Selain menjaga kebersihan lingkungan, dia juga berpesan agar menjaga lahan gambut di desa agar tetap sehat sehingga tanaman sagu dapat tumbuh subur. kita harus dapat menjamin agar tanah gambut kita senantiasa basah. Basahnya gambut akan menghindarkan kita dari resiko terbakar pada musim kemarau.

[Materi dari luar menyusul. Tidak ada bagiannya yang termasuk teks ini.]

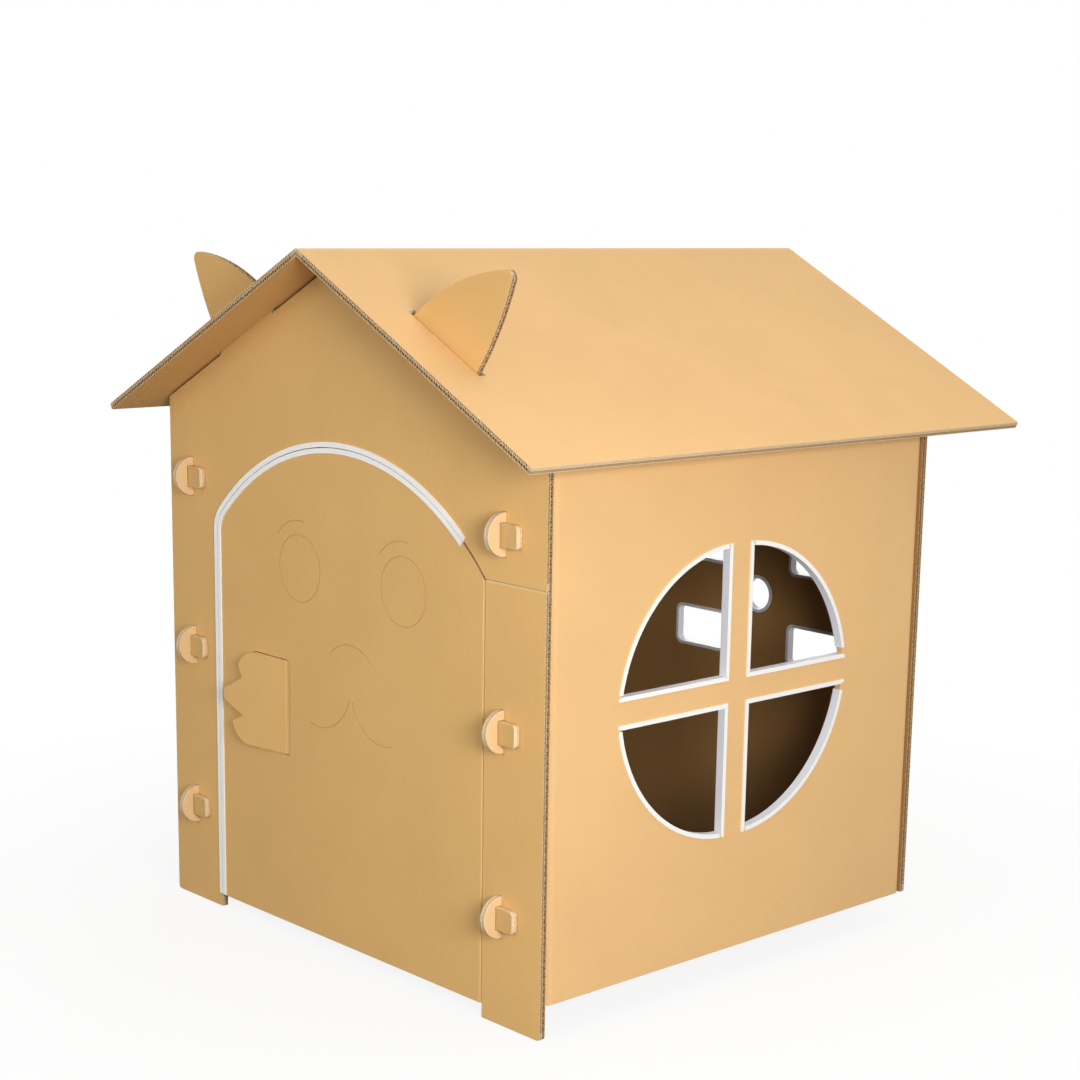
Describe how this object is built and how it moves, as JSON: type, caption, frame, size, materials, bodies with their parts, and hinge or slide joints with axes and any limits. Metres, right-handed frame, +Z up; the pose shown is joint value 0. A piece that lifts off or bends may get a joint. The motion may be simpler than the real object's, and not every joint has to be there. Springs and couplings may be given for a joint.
{
  "type": "cardboard playhouse",
  "caption": "Child's playhouse of folded corrugated board with a gable roof, animal ears, an arched door that folds open and a round window, locked with board keys.",
  "frame": {"origin": "on the floor under the middle of the roof's outline", "axes": "+Z up, +Y from the door wall to the back wall, +X towards the wall with the round window"},
  "size_m": [0.782, 0.817, 0.8337],
  "materials": {
    "wall_board": "matte",
    "roof_board": "matte",
    "lock_board": "matte",
    "edge_strip": "satin"
  },
  "bodies": {
    "house": {"back_strip_hole": "edge_strip", "back_strip_lower_left": "edge_strip", "back_strip_lower_right": "edge_strip", "back_strip_upper_left": "edge_strip", "back_strip_upper_right": "edge_strip", "back_wall": "wall_board", "door_strip_wall": "edge_strip", "front_wall": "wall_board", "hinge_strip": "wall_board", "left_wall": "wall_board", "lock_key_back_left_bottom": "lock_board", "lock_key_back_left_middle": "lock_board", "lock_key_back_left_top": "lock_board", "lock_key_back_right_bottom": "lock_board", "lock_key_back_right_middle": "lock_board", "lock_key_back_right_top": "lock_board", "lock_key_front_left_bottom": "lock_board", "lock_key_front_left_middle": "lock_board", "lock_key_front_left_top": "lock_board", "lock_key_front_right_bottom": "lock_board", "lock_key_front_right_middle": "lock_board", "lock_key_front_right_top": "lock_board", "lock_wedge_back_left_bottom": "lock_board", "lock_wedge_back_left_middle": "lock_board", "lock_wedge_back_left_top": "lock_board", "lock_wedge_back_right_bottom": "lock_board", "lock_wedge_back_right_middle": "lock_board", "lock_wedge_back_right_top": "lock_board", "lock_wedge_front_left_bottom": "lock_board", "lock_wedge_front_left_middle": "lock_board", "lock_wedge_front_left_top": "lock_board", "lock_wedge_front_right_bottom": "lock_board", "lock_wedge_front_right_middle": "lock_board", "lock_wedge_front_right_top": "lock_board", "right_wall": "wall_board", "roof": "roof_board", "window_strip_arc_lower_back": "edge_strip", "window_strip_arc_lower_front": "edge_strip", "window_strip_arc_upper_back": "edge_strip", "window_strip_arc_upper_front": "edge_strip", "window_strip_level_lower_back": "edge_strip", "window_strip_level_lower_front": "edge_strip", "window_strip_level_upper_back": "edge_strip", "window_strip_level_upper_front": "edge_strip", "window_strip_upright_lower_back": "edge_strip", "window_strip_upright_lower_front": "edge_strip", "window_strip_upright_upper_back": "edge_strip", "window_strip_upright_upper_front": "edge_strip"},
    "door": {"door_leaf": "wall_board", "door_strip_leaf": "edge_strip"}
  },
  "joints": [
    {"name": "door_fold", "type": "hinge", "parent": "house", "child": "door", "pos_m": [0.2525, -0.3485, 0.25], "axis": [0, 0, 1], "range_deg": [0, 110]}
  ]
}
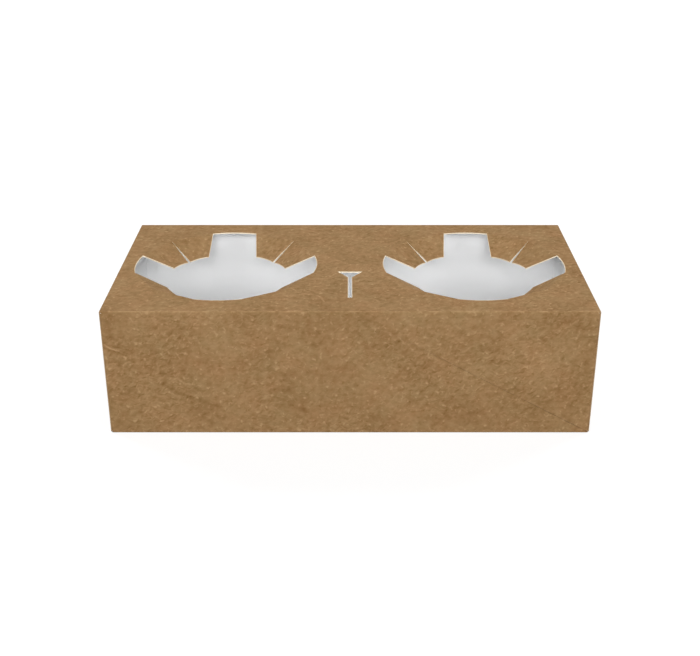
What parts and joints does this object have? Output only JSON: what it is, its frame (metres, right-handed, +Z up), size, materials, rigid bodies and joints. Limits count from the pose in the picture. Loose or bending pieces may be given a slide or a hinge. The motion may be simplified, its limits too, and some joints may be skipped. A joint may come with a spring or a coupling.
{
  "type": "cup carrier",
  "caption": "Flat folded kraft board box with bent-petal cup openings in its top panel and a narrow stirrer slot between them.",
  "frame": {"origin": "middle of the base, on the surface that the carrier stands on", "axes": "+X along the carrier from one cup opening to the other, +Y from the front wall with the stirrer slot to the back wall, +Z up"},
  "size_m": [0.216, 0.11, 0.06],
  "materials": {
    "kraft_board": "uncoated, matt"
  },
  "bodies": {
    "root": {"cup_carrier": "kraft_board"}
  },
  "joints": []
}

“Sekat-sekat kanal yang telah terbangun baik melalui program pemerintah maupun sektor seperti lembaga swadaya masyarakat harus kita jaga, Para petani yang membuka pintu sekat kanal untuk membawa hasil panen ke bangsal harus menutup kembali pintu sekat kanal, terutama pada musim kemarau sehingga air tersebut dapat membasahi kebun dan tanah-tanah kita. Pada musim kemarau kita harus benar-benar disiplin untuk mengurangi air gambut yang terbuang atau keluar dari lokasi kebun kita, sebab tanah gambut memerlukan air untuk tetap basah,” pintanya.
Disisi lain salah seorang tokoh masyarakat desa Sungaitohor yakni Abdul Manan Tohor yang hadir dalam acara tersebut mengatakan “Jika kita memiliki visi untuk swasembada pangan khususnya tepung sagu maka kita harus berbicara tentang lahan gambut tempat terbaik untuk tanaman ini, Tanaman sagu memiliki hubungan yang erat dengan tanah gambut dan air yang ada. Tanah gambut, sagu juga memiliki konektivitas dengan sosial dan budaya masyarakatnya.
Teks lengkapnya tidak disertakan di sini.